Como afirmámos, a relação com a AC&R fez escola no departamento de comunicação da TAP. Em virtude desse sucesso Campos Batista foi enviado aos EUA (1973) para obter especialização na área. Como consequência a TAP profissionalizou a gestão da sua imagem e iniciou um conjunto de boas práticas de comunicação que manteve nas décadas seguintes. O projeto de reconfiguração da imagem da TAP pela AC&R esteve previsto desenvolver-se em duas fases, mas ficou-se pela primeira. A segunda trataria a corporate image de raiz (Protásio, 1972) [10]. Embora abdicando desse contributo, em 1979 Campos Batista integrará a equipa que junto com a Boeing desenvolverá a imagem TAP Air Portugal. Uma fractura total com o passado que gerará polémica interna e externa.
Em apenas cinco anos, de 1967 a 1972 a imagem da TAP mudou. A do país embora tentando, mantinha-se. Marcello Caetano (1906 - 1980) entrava televisivamente na casa das famílias portuguesas “dando-lhes conversa”32, como parte estratégica pouco convincente de abertura do regime conhecida por Primavera Marcelista. Ironicamente o regime acabaria por ruir numa primavera, a de abril de 1974.
Conclusões
As companhias de bandeira como a TAP (à semelhança de outras congéneres) geram naturalmente uma relação próxima com os cidadãos dos seus países. Ainda hoje assistimos a esse fenómeno, por vezes exacerbado, entre a TAP e os portugueses. Atitudes muitas vezes acaloradas de defesa ou ataque, esgrimem políticas económicas entre a visão neo-liberal privatizadora e o controlo estratégico pelo Estado. Poucas vezes se discute, contudo, a relação ao nível semiótico, simbólico e/ou cultural. Um lastro identitário que o povo português carrega à décadas.
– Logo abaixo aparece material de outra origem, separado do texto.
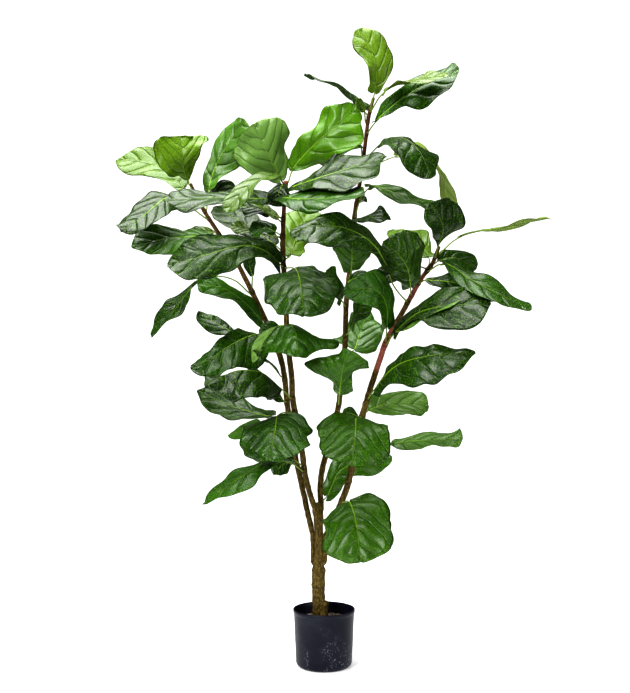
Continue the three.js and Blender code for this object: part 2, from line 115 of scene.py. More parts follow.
class Graph:
    """A new material and the means to write its nodes as expressions."""

    def __init__(self, name: str) -> None:
        """Starts an empty material of that name."""
        self.material = bpy.data.materials.new(name)
        self.material.use_nodes = True
        self.tree = self.material.node_tree
        self.tree.nodes.clear()

    def node(self, kind: str, settings: dict | None = None,
             sockets: dict | None = None) -> bpy.types.Node:
        """Adds a node.

        Args:
            kind: the node's type, without the words ShaderNode.
            settings: its own settings, which are set first.
            sockets: the numbers, colours or links of its inputs, by name or number.

        Returns:
            The new node.
        """
        node = self.tree.nodes.new("ShaderNode" + kind)
        for name, value in (settings or {}).items():
            setattr(node, name, value)
        for name, value in (sockets or {}).items():
            if isinstance(value, Value):
                self.tree.links.new(value.socket, node.inputs[name])
            else:
                node.inputs[name].default_value = value
        return node

    def maths(self, operation: str, first: "Value | float",
              second: "Value | float" = 0.0) -> Value:
        """One Math node on two values."""
        node = self.node("Math", {"operation": operation}, {0: first, 1: second})
        return Value(self, node.outputs[0])

    def blend(self, first: "Value | tuple", second: "Value | tuple", share: Value) -> Value:
        """The colour that goes from the first to the second as share goes from 0 to 1."""
        node = self.node("Mix", {"data_type": "RGBA"}, {0: share, 6: first, 7: second})
        return Value(self, node.outputs[2])

    def layers(self, body: "Value | tuple", *laid: tuple) -> Value:
        """A colour with each of the (colour, share) pairs laid over it in turn."""
        for shade, share in laid:
            body = self.blend(body, shade, share)
        return body

    def ramp(self, share: Value, *stops: tuple) -> Value:
        """The colour that runs through (position, colour) stops as share goes from 0 to 1."""
        node = self.node("ValToRGB", None, {"Fac": share})
        while len(node.color_ramp.elements) < len(stops):
            node.color_ramp.elements.new(1.0)
        for element, (position, shade) in zip(node.color_ramp.elements, stops):
            element.position = position
            element.color = shade
        return Value(self, node.outputs["Color"])

    def attribute(self, name: str) -> Value:
        """A number that the mesh holds at its points."""
        node = self.node("Attribute", {"attribute_name": name})
        return Value(self, node.outputs["Fac"])

    def place(self, stretch: tuple = (1.0, 1.0, 1.0)) -> Value:
        """The place in the object, in metres, stretched along the axes."""
        where = Value(self, self.node("TexCoord").outputs["Object"])
        node = self.node("Mapping", None, {"Vector": where, "Scale": stretch})
        return Value(self, node.outputs["Vector"])

    def noise(self, place: Value, scale: float, detail: float = 2.0,
              roughness: float = 0.5) -> Value:
        """Soft random values from 0 to 1, about scale of them in a metre."""
        node = self.node("TexNoise", None, {
            "Vector": place, "Scale": scale, "Detail": detail, "Roughness": roughness,
        })
        return Value(self, node.outputs[0])

    def cells(self, place: Value, scale: float, feature: str) -> Value:
        """Distances in a pattern of cells, about scale of them in a metre."""
        node = self.node("TexVoronoi", {"feature": feature}, {"Vector": place, "Scale": scale})
        return Value(self, node.outputs["Distance"])

    def relief(self, height: Value, depth: float, strength: float) -> Value:
        """A surface direction bent by a height.

        Args:
            height: the height, from 0 to 1.
            depth: what a height of 1 stands for, in metres.
            strength: how much of it shows.

        Returns:
            The bent normal.
        """
        node = self.node("Bump", None, {
            "Height": height, "Distance": depth, "Strength": strength,
        })
        return Value(self, node.outputs["Normal"])

    def coat(self, body: Value, roughness: Value, normal: Value,
             specular: float) -> bpy.types.Node:
        """A Principled shader of that body colour, roughness, normal and specular level."""
        return self.node("BsdfPrincipled", None, {
            "Base Color": body, "Roughness": roughness, "Normal": normal,
            "Specular IOR Level": specular,
        })

    def finish(self, shader: bpy.types.Node) -> bpy.types.Material:
        """Ends the material with that shader and returns it."""
        output = self.node("OutputMaterial")
        self.tree.links.new(shader.outputs[0], output.inputs["Surface"])
        return self.material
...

A razão para esta simbiose prende-se com o modo como olhou para a sua companhia de bandeira como expoente de segurança, profissionalismo e orgulho.
As duas estratégias de comunicação lidas pelo olhar norte-americano, e como tal externo, são um bom modo para estudar como essa relação evoluiu ao longo daquele período estreito, mas com impacto muito efectivo. A colagem do destino Portugal aos seus clichés culturais, enaltecendo e.g. os descobrimentos ou o folclore, construíram a imagem da TAP como um espelho no qual o povo se refletiu, e vice-versa. Um peso e duas medidas parece ser a conclusão a extrair do confronto entre as duas abordagens de “gringo”. Duas versões retrataram Portugal, uma recorrendo ao humor e ao escárnio num tom descontraído, outra objectiva e pragmática assente no profissionalismo e nas boas práticas do Design. Foi através do input norte-americano que a identidade visual da TAP evoluiu e se tornou mais consciente de si própria. Um preconceito atávico ainda hoje presente em certos sectores decisórios da sociedade portuguesa. Uma escala de validade pré-concebida no qual “tudo o que é nacional não é assim tão bom”, o que vem de fora é à partida bem melhor. O modo como duas das mais criativas agências de publicidade nos EUA durante a viragem da década de sessenta para a de setenta assimilaram e retrataram os valores que o regime permitia difundir, forneceu-nos inequivocamente duas visões muito interessantes de outro episódio da História e Crítica do Design (que se fazia para Portugal).